Is that what I’m actually hunting?

Body Shape

  • Elk vs. Deer: Elk are longer and taller with more visible neck stretch and a flatter backline. Deer (especially muleys) are compact and boxy.
  • Bear vs. Elk (in timber): Bears are low-slung and roll with their shoulders. Elk walk like horses, smoother, more upright.

Movement Pattern

  • Predators slink, shift weight, hesitate.
  • Ungulates walk with rhythm, usually in groups, following known trails.

Behavioral Cues

  • Browsing (deer)
  • Grazing (elk)
  • Tearing bark (moose)
  • Alert or feeding casually?

If you can read movement and posture, you can often ID a species long before you can count antlers.

Sex Identification: Antlers Aren’t Always Obvious

When I’m helping hunters, I always ask:

“Could you make this shot without antlers as your reference?”

Because truth is, in early seasons, thick cover, or bad light, you might not see the rack.

Head and Face Shape

  • Males: Broader forehead, heavier snout, deeper-set eyes.
  • Females: Slimmer, more angular, lighter muzzle.

Body and Neck

  • Bucks/bulls have thicker necks, especially during the rut.
  • Heavier gait, deeper chest, wider step.

Urination Posture

  • Bucks/bulls urinate forward between the legs.
  • Females urinate straight down or slightly behind.

Time of Year Changes Everything

Early Season: Bucks/bulls still in velvet, herded up, use body size and bachelor group behavior.
Rut: Vocalizations, sparring, chasing. Bulls are more visible, does/cows more skittish.
Late Season: Solo bucks or post-rut bulls appear sluggish and alone. Antlers may look uneven or broken.

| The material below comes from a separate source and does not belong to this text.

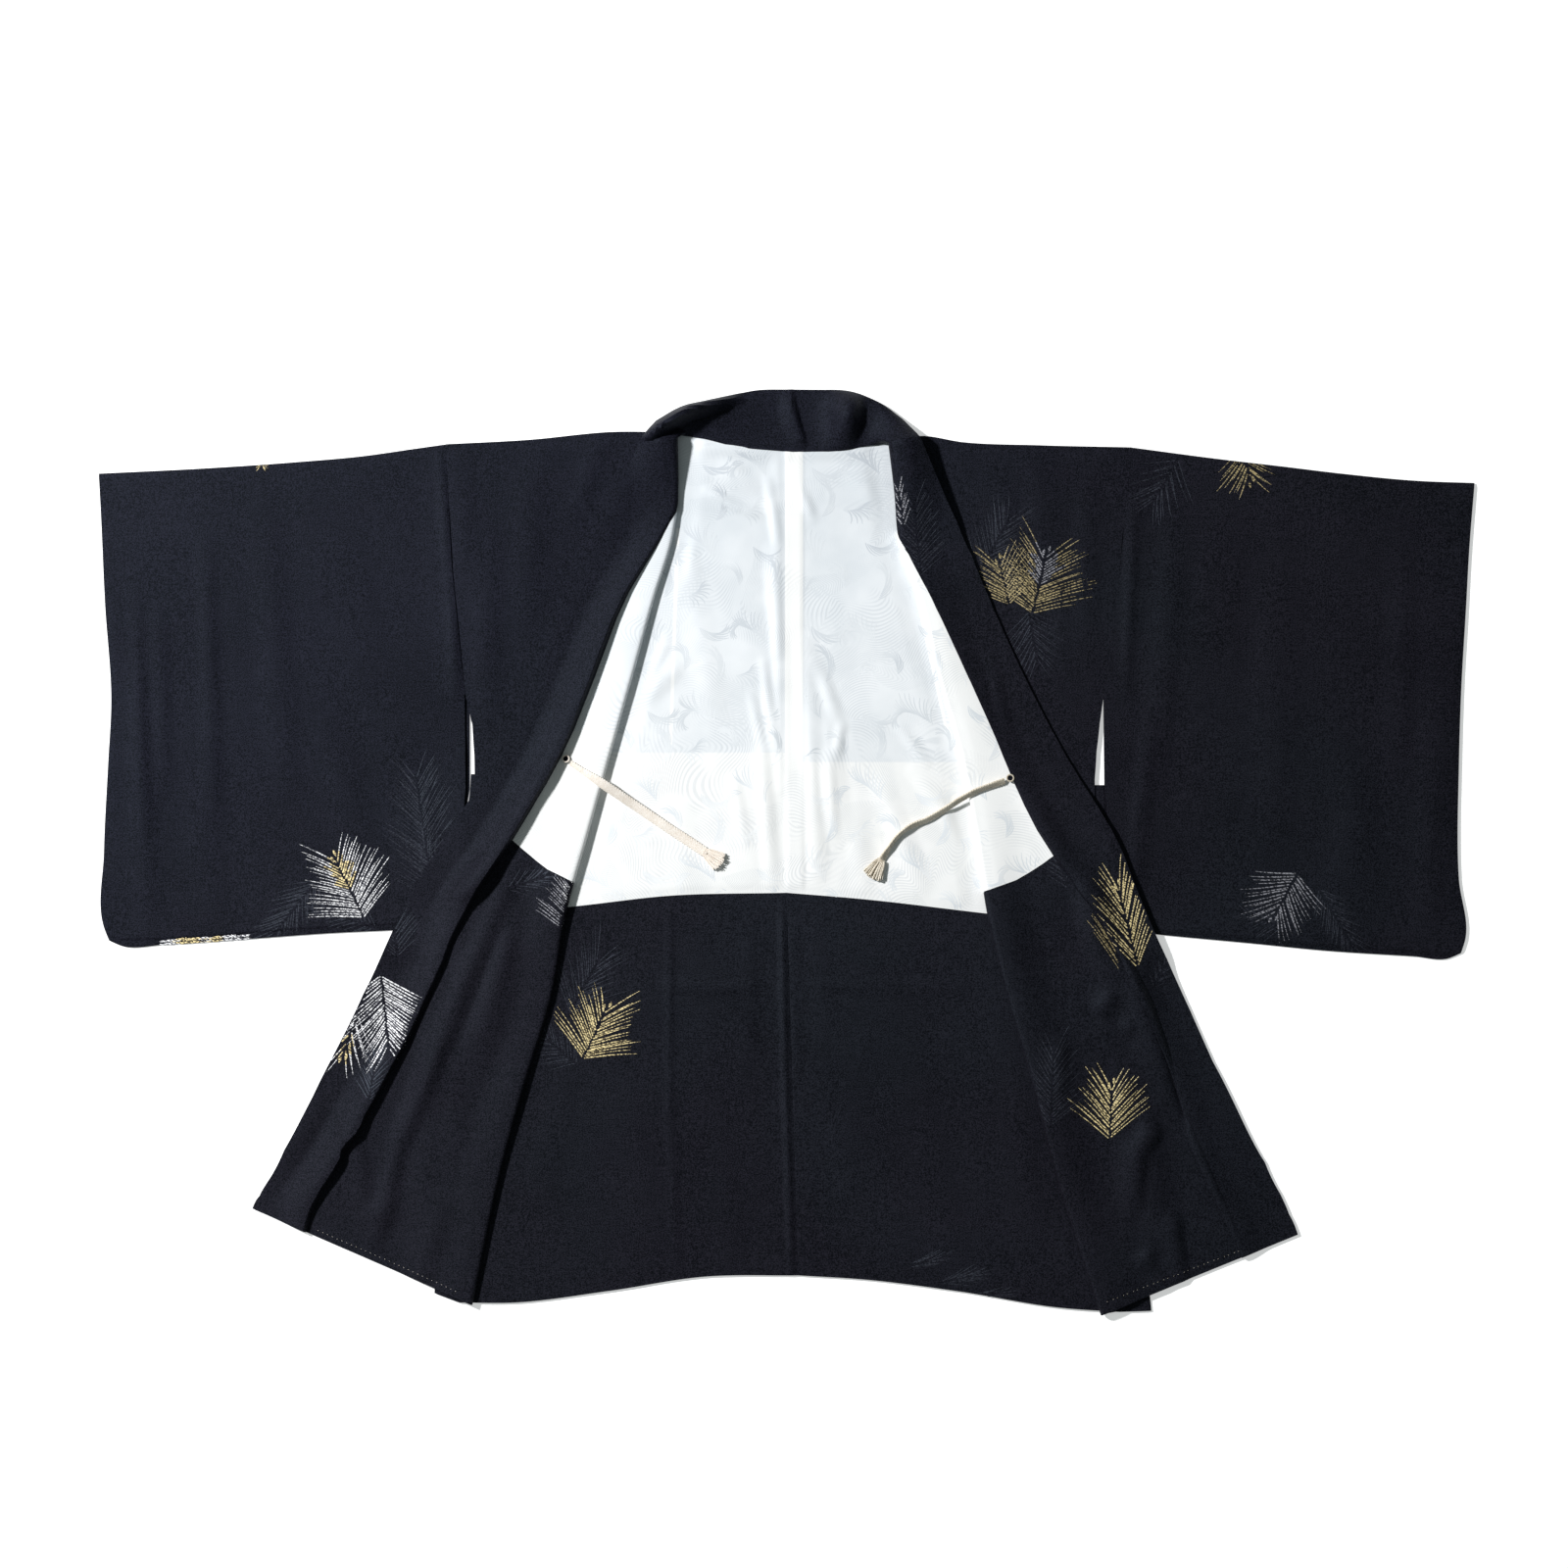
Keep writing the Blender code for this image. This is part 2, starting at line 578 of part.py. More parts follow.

The ID Thought Process (Field Checklist)

  1. Species, What am I looking at? How do I know? Does it meet my expectations?
  2. Sex, Antlers or not, what other clues confirm?
  3. Legal, Is this a legal shooter under our tag?
  4. Ethical, Will I be proud of this shot, clean and confirmed?

If there’s any doubt, we wait.

Real-World Mis-ID (and Recovery)

I once watched a beautiful 4-point desert mule deer buck all day. Spotted him heading to bed in the morning, then again midday. I decided it was go time.

After an hour’s climb to get above him, I saw him bedded between two palo verdes at 63 yards downhill. Perfect. I nocked an arrow, started my draw. He stood. I froze. He stepped behind the tree. I held.

Here he comes, I see antler, shoulder passes clear, I release… clean shot, 65 yards.

But it was a fork horn.

Tunnel vision made me run through the checklist, but not all the way. I never even knew Forky was there. I’m grateful for the meat, and the lesson in patience.

That’s why I say: slow is smooth, smooth is lethal.


Joel’s Field Tips for Better ID

  • Use binos before the spotter, train your quick-read eye.
  • Practice “ID reps” with real-world footage at home.
  • Talk out loud with your spotter or guide.
  • Re-confirm before ranging, ranging the wrong animal locks your brain onto it.
  • Don’t rush. If the shot’s gone, it’s gone.

Final Thoughts

It doesn’t matter how good your gear is if you’re aiming at the wrong animal.

Species and sex identification isn’t just about avoiding mistakes, it’s about hunting with integrity. Being the kind of hunter that others trust. The one who makes the right call, even when no one’s watching.

Next week, we’ll go deeper into trophy judgment and age class, when to shoot, when to pass, and how to tell the difference.

Until then: slow down, glass hard, and trust your instincts, but only after you’ve trained them.